**Exercise objective:**
Word for word, restate every line of the listing that follows.

**Data:**
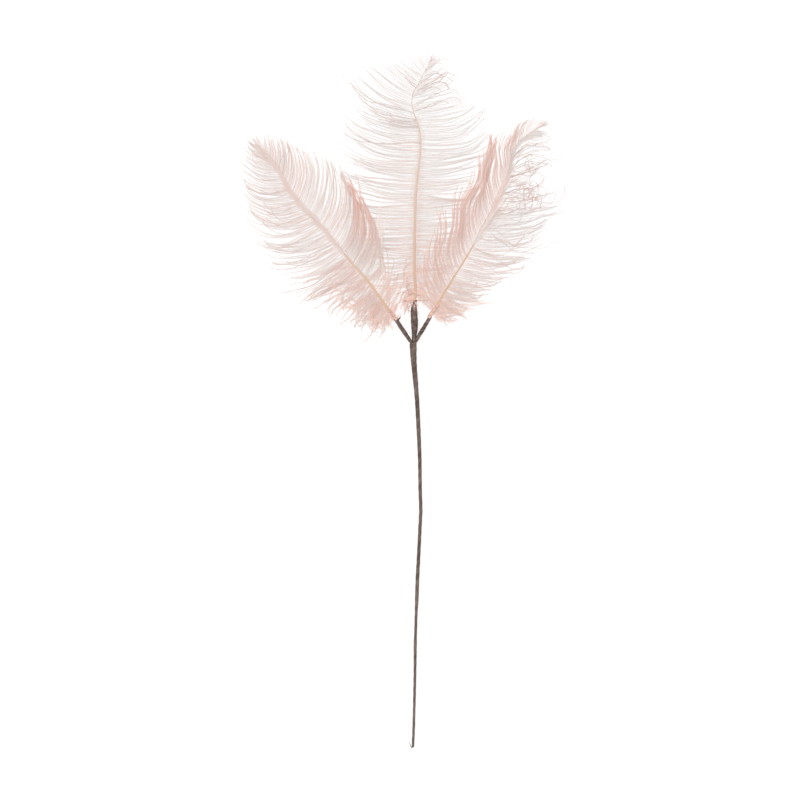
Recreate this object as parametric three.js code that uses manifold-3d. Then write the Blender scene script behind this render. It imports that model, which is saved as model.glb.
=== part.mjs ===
// A decorative spray of three dyed ostrich feathers on a tape-wrapped wire stem, lying on a surface.
// Millimetres, +Z up. The spray lies along +Y with its feathers at the far end.
// Every route below is drawn from the fork, the point where the three branches leave the stem.
// At the end the whole group is moved so that the middle of its footprint is the origin.

import * as THREE from "three";
import { mergeVertices } from "three/addons/utils/BufferGeometryUtils.js";
import Module from "manifold-3d";

const wasm = await Module();
wasm.setup();

// Driving dimensions
const CLEARANCE = 0.3; // between pieces that touch
const TAPE_STEP = 0.2; // how far the edge of a tape turn stands up
const TAPE_EDGE = 0.5; // the length over which a turn's edge steps down
const TAPE_SLANT = 2.2; // how far a turn's edge runs along the rod, from its middle to its side
const STEM_PITCH = 20; // from one tape turn to the next along the stem
const BRANCH_PITCH = 8;
const ROD_SIDES = 8;
const TAIL_WIDTH = 0.9; // the loose end of tape below the stem
const TAIL_THICKNESS = 0.5;
const SHAFT_SIDES = 6;
const SHAFT_RINGS = 18;
const SHAFT_TIP_SHARE = 0.22; // the shaft's width at its tip, as a share of the quill
const LOCKS_PER_SIDE = 20; // locks of barbs on each side of a feather
const LAST_LOCK = 0.985; // place of the last pair of locks along the shaft
const LOCK_SIDES = 4;
const LOCK_THICKNESS = 1.3;
const LOCK_COVER = 0.9; // a lock's width as a share of the room between locks
const LOCK_SLIMNESS = 0.25; // the most that a lock's width may be, as a share of its length
const LOCK_OUTLINE = [0.3, 0.85, 1, 0.75, 0.1]; // widths from root to tip, as shares of the widest
const SWAY_LENGTH = 0.07; // how far locks differ from their neighbours
const SWAY_ARCH = 0.12;
const SWAY_BEARING = 3;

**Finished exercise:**
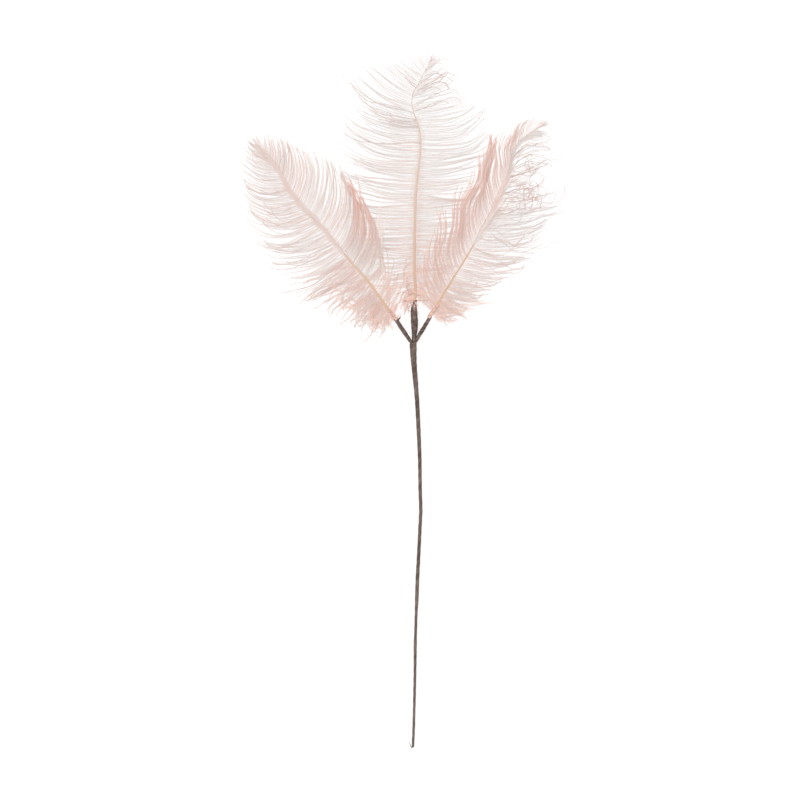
Recreate this object as parametric three.js code that uses manifold-3d. Then write the Blender scene script behind this render. It imports that model, which is saved as model.glb.
=== part.mjs ===
// A decorative spray of three dyed ostrich feathers on a tape-wrapped wire stem, lying on a surface.
// Millimetres, +Z up. The spray lies along +Y with its feathers at the far end.
// Every route below is drawn from the fork, the point where the three branches leave the stem.
// At the end the whole group is moved so that the middle of its footprint is the origin.

import * as THREE from "three";
import { mergeVertices } from "three/addons/utils/BufferGeometryUtils.js";
import Module from "manifold-3d";

const wasm = await Module();
wasm.setup();

// Driving dimensions
const CLEARANCE = 0.3; // between pieces that touch
const TAPE_STEP = 0.2; // how far the edge of a tape turn stands up
const TAPE_EDGE = 0.5; // the length over which a turn's edge steps down
const TAPE_SLANT = 2.2; // how far a turn's edge runs along the rod, from its middle to its side
const STEM_PITCH = 20; // from one tape turn to the next along the stem
const BRANCH_PITCH = 8;
const ROD_SIDES = 8;
const TAIL_WIDTH = 0.9; // the loose end of tape below the stem
const TAIL_THICKNESS = 0.5;
const SHAFT_SIDES = 6;
const SHAFT_RINGS = 18;
const SHAFT_TIP_SHARE = 0.22; // the shaft's width at its tip, as a share of the quill
const LOCKS_PER_SIDE = 20; // locks of barbs on each side of a feather
const LAST_LOCK = 0.985; // place of the last pair of locks along the shaft
const LOCK_SIDES = 4;
const LOCK_THICKNESS = 1.3;
const LOCK_COVER = 0.9; // a lock's width as a share of the room between locks
const LOCK_SLIMNESS = 0.25; // the most that a lock's width may be, as a share of its length
const LOCK_OUTLINE = [0.3, 0.85, 1, 0.75, 0.1]; // widths from root to tip, as shares of the widest
const SWAY_LENGTH = 0.07; // how far locks differ from their neighbours
const SWAY_ARCH = 0.12;
const SWAY_BEARING = 3;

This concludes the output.